Panko-Coated Chicken Schnitzel

Panko-Coated Chicken Schnitzel

  • Rating:


  • 1 cup flour
  • 3 eggs, beaten
  • 2 cups panko
  • 4 skinless, boneless chicken breast halves (about 6 ounces each), butterflied and pounded 1/4-inch-thick (we used pre-pounded, thin sliced chicken breast from the grocery)
  • s&p
  • 1/4 cup canola oil
  • 3 tablespoons butter
  • 1 tbsp evoo
  • 2 teaspoons capers
  • 2 tablespoons lemon juice
  • 1 tablespoon chopped parsley


Set the flour, eggs and panko in three separate shallow bowls. Season the chicken cutlets with s&p. Dredge the chicken in the flour, shaking off any excess, then dip in the eggs, again shaking off any excess, and coat thoroughly with the panko, pressing lightly to adhere.

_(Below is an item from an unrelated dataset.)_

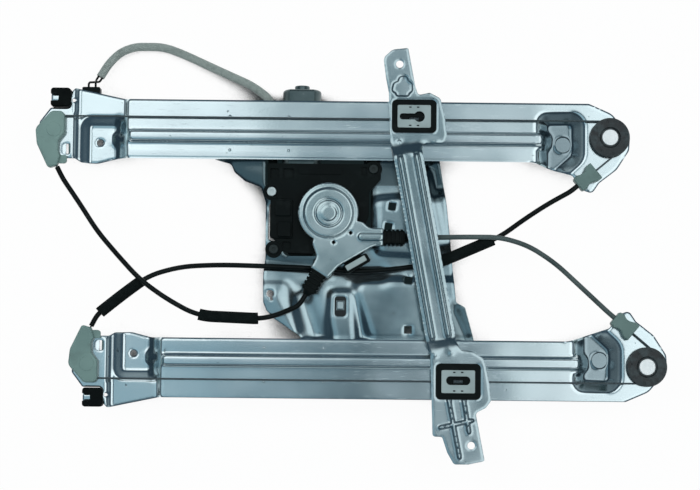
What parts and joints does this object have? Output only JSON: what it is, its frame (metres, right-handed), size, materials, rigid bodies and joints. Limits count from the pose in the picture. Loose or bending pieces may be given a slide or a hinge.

In each of 2 large skillets, heat 1/4 cup of canola oil. Add the chicken and cook over moderately high heat, turning once, until golden and crispy, about 3-4 minutes total. Transfer the chicken to a paper towel-lined baking sheet and sprinkle with salt.

Meanwhile, in a small saucepan, melt the butter and cook over moderately high heat until browned and nutty, about 4 minutes. Add evoo and stir in the capers, lemon juice and parsley. Spoon over the chicken and serve immediately.